No saben aún qué van a hacer con Ford, Chrysler y General Motors. Paul Krugman, el economista recientemente galardonado con el Premio Nobel, opina: “no merecen ser rescatadas, aunque nadie quiere verlas hundirse. Es una decisión muy difícil que yo no querría tener que tomar, porque ambas opciones son muy malas, ya que un rescate únicamente perpetuaría su mal comportamiento”.

Ahora nos enteran de que el ex secretario del Tesoro de Clinton (1999-2001), Larry Summers, será el director del Consejo Económico Nacional. Summers va a ser “el pensador, el tipo de las ideas”, mientras que Geithner será “el que las ponga en marcha”, según The Wall Street Journal.

Pero Summers, junto con Robert E. Rubin, fueron quienes escribieron en 1999 la página negra por la cual se aprobó la Ley de Servicios Financieros y se desactivaron los mecanismos de regulación introducidos tras la gran depresión mediante la Ley Glass-Stegal de 1933.

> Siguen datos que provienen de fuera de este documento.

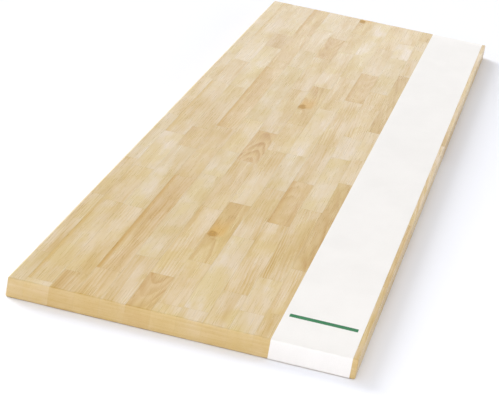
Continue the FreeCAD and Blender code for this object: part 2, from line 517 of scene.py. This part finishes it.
def sideChain(edgeY, inward, isOuter, inset):
    # points (y, z) up one long side of a stave, drawn in by inset at the board's ends
    arris, thick, steps = board["arris"], board["thick"], board["arrisSteps"]
    levels = [thick * k / (2 * board["fingers"]) for k in range(1, 2 * board["fingers"])]
    if not isOuter:
        return [(edgeY, inset)] + [(edgeY, level) for level in levels] + [(edgeY, thick - inset)]
    turn = []
    for step in range(steps + 1):
        angle = math.pi / 2 * (1 - step / steps)
        radius = arris - inset
        turn.append((edgeY + inward * (arris - radius * math.cos(angle)),
                     arris - radius * math.sin(angle)))
    upper = [(y, thick - z) for y, z in reversed(turn)]
    return turn + [(edgeY + inward * inset, level) for level in levels] + upper


def staveStations(start, end):
    # (inset of the section, x at a height) from the near end of the stave to its far end
    arris, steps = board["arris"], board["arrisSteps"]
    turns = [math.pi / 2 * step / steps for step in range(steps + 1)]
    rounding = [(arris * (1 - math.sin(turn)), arris * (1 - math.cos(turn))) for turn in turns]
    stations = []
    if start is None:
        stations += [(inset, lambda z, dx=dx: board["nearX"] + dx) for inset, dx in rounding]
    else:
        stations.append((0.0, lambda z: start + fingerShift(z) + board["glueLine"]))
    if end is None:
        stations += [(inset, lambda z, dx=dx: board["farX"] - dx)
                     for inset, dx in reversed(rounding)]
    else:
        stations.append((0.0, lambda z: end + fingerShift(z)))
    return stations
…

Rubin pasó a ser la cabeza del Citigroup, que acaba de ser rescatado del borde del abismo. He aquí a uno de los principales autores de la desregulación, víctima de sus propias políticas formuladas cuando era secretario del Tesoro de Clinton (1995-1999). Está claro que no tenía ni idea de la catástrofe financiera que un día pariría. En tanto Summers, coautor principal de la desregulación, argumenta que ha recuperado sus raíces neokeynesianas y desde fines del año pasado estuvo insistiendo en la necesidad de una “agresiva” política de gasto (en Estados unidos, por supuesto, no importa la dimensión del déficit fiscal), que justamente le está valiendo el nombramiento que le ha extendido Obama.

La desregulación ha probado fehacientemente sus objetivos de saqueo y al final de ineficiencia total. La crisis del sistema financiero global está convocando nuevamente al Estado como redistribuidor y regulador, como actor económico directo para reasumir funciones que había abandonado. Está bebiendo el agua que dijo que no bebería. Es de celebrarse, porque el Estado mexicano tiene ya permiso para pensar con cabeza propia.